Second, the case challenged tax impositions made by voter initiative. The plaintiffs cited the Arizona Constitution’s Tax Enactment Clause, which stipulates that tax changes must be approved through a two-thirds vote by the state legislature.

The court disagreed with this assessment.

“Additionally, we hold that Prop. 208 does not violate article 9, section 22 of the Arizona Constitution (‘Tax Enactment Clause’), because that clause does not apply to voter initiatives,” wrote Brutinel. “Therefore, the bicameralism, presentment, and supermajority requirements found therein are inapplicable to Prop. 208.”

The Goldwater Institute, Snell & Wilmer, and Greenberg Traurig filed the lawsuit on behalf of the 11 plaintiffs: State Senate President Karen Fann (R-Prescott); State Senators David Gowan (R-Sierra Vista) and Vince Leach (R-Tucson); Arizona House Speaker Russell Bowers (R-Mesa); State Representatives Regina Cobb (R-Kingman), John Kavanaugh (R-Fountain Hills), Steve Pierce (R-Prescott); Montie Lee of Lee Farms; Dr. Francis Surdakowski; NO on 208; and Arizona Free Enterprise Club.

In a statement, Goldwater Institute Vice President for Litigation Timothy Sandefur classified the ruling as a win.

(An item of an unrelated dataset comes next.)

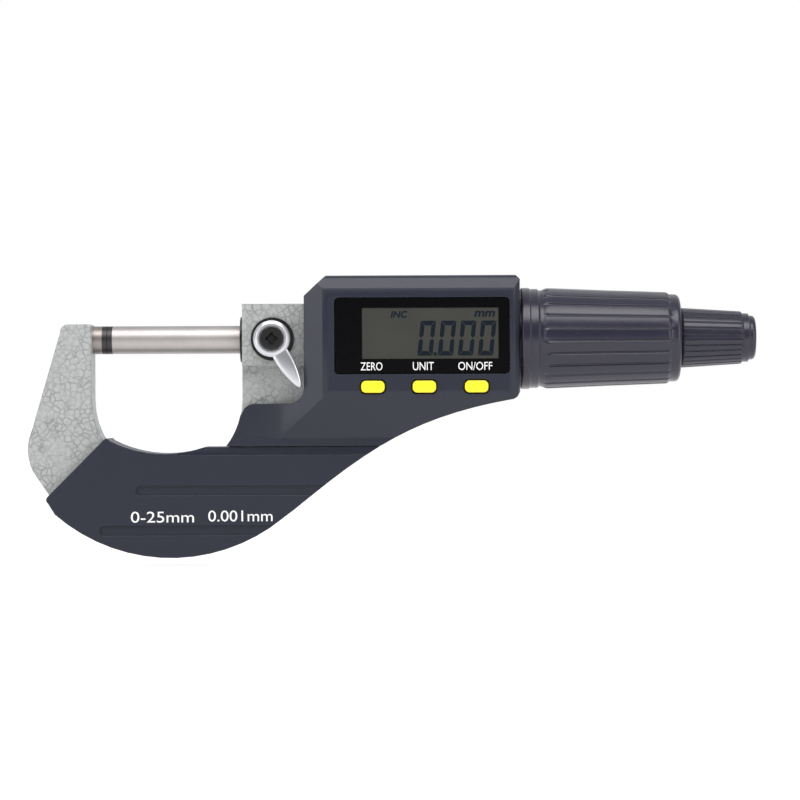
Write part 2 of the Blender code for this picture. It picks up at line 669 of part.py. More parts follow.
def pivot(name, at, nodes):
    """An empty on a joint's axis that carries the joint's pieces."""
    empty = bpy.data.objects.new(name, None)
    bpy.context.collection.objects.link(empty)
    empty.location = row(at)
    for node in nodes:
        piece = bpy.data.objects[node]
        piece.parent = empty
        piece.matrix_parent_inverse = Matrix.Translation(-row(at))


def make_pivots():
    pivot("pivot_rotor", (59.0, 0, 0), ["rotor_disc", "rotor_hub", "rotor_key"])
    pivot("pivot_spindle", (1.3, 0, 0), ["spindle", "spindle_tip", "thimble", "thimble_hub", "ratchet_stem"])
    pivot("pivot_ratchet", (141.5, 0, 0), ["ratchet_knob", "ratchet_ring"])
    pivot("pivot_pawl", (141.5, 0, 1.5), ["ratchet_pawl", "ratchet_spring"])
    pivot("pivot_lever", (LOCK_X, -9.0, 0), ["lock_lever", "lock_screw"])
    pivot("pivot_shoe", (LOCK_X, -4.0, 0), ["lock_shoe"])
    pivot("pivot_door", (BATTERY_AT[0], 11.6, BATTERY_AT[1]), ["battery_door"])
    for name, x in BUTTON_X.items():
        pivot(f"pivot_{name}", (x, -FRONT_Y, BUTTON_Z), [name])


def main():
    clear_scene()
    make_frame()
    make_covers()
    make_housing()
    make_battery()
    make_electronics()
    make_encoder()
    make_lock()
    make_spindle()
    make_thimble()
    make_ratchet()
    make_pivots()


main()
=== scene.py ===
"""Looks of the digital outside micrometer: fine pieces, procedural finishes, camera, floor and light.

Places are worked out in the measuring frame, in millimetres: the origin is the centre of the anvil's
face, +X runs towards the ratchet, -Y is the display side and +Z is up. to_model() turns them into metres.
"""
import json
import math

import bmesh
import bpy
from mathutils import Matrix, Vector


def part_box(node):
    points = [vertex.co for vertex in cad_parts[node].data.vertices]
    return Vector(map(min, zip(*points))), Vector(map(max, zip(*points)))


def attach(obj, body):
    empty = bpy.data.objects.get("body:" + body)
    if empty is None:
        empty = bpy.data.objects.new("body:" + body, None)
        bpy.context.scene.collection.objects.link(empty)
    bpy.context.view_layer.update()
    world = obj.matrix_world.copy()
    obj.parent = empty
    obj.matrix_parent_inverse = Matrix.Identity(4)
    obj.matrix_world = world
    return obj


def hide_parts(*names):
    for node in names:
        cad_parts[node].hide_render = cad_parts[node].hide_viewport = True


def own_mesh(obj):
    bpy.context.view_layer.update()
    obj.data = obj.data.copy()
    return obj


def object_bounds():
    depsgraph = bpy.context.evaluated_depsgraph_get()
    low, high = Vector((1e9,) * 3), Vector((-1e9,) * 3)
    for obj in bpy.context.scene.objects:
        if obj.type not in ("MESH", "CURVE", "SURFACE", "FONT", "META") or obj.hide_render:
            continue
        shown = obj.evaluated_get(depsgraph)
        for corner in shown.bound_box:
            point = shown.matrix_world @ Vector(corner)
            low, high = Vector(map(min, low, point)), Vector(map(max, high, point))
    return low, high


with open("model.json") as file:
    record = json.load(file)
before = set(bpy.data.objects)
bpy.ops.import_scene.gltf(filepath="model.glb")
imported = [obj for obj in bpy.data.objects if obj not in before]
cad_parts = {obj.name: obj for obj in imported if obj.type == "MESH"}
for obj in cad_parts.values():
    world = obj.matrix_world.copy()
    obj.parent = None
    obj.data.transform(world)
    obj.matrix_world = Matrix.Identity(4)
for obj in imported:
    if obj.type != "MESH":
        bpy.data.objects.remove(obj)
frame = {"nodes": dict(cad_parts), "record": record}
cad_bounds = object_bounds()
NODES = frame["nodes"]

MM = 0.001
JOIN_DISTANCE = 0.0000001  # points this near are the same point, in metres
CAD_JOIN_DISTANCE = 0.000002  # the same for a CAD mesh, whose faces come apart when it is loaded
FLAT_ANGLE = math.radians(1.0)  # faces that meet flatter than this are one face
tip_low, tip_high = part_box("anvil_tip")
ORIGIN = Vector((tip_high.x, (tip_low.y + tip_high.y) / 2, (tip_low.z + tip_high.z) / 2))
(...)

“Today represents a major victory for the hardworking taxpayers of Arizona,” said Sandefur. “The justices made clear that the state constitution’s limits on spending—which were added to the Constitution by the voters themselves—cannot be simply ignored, as Prop. 208’s funders attempted.”

Governor Doug Ducey concurred that this ruling signaled that the end was near for Prop 208.

“There is a clear legal path to Prop 208 being knocked down entirely, it’s only a matter of time,” tweeted Ducey. “The out-of-state proponents of this measure drafted bad language, and now they are paying the price.”

Proposition 208 (Prop 208) tacked on 3.5 percent to the existing 4.5 percent income tax for individuals making over $250,000 or couples making over $500,000. Previously, Arizona’s income tax rate was capped at 4.5 percent for individual incomes above $159,000 or joint incomes above $318,000. The revenue from the income tax increase would fund a wide variety of educator salaries and programs.

About 52 percent of Arizonans voted in favor of Prop 208 last November, and about 48 percent voted against it.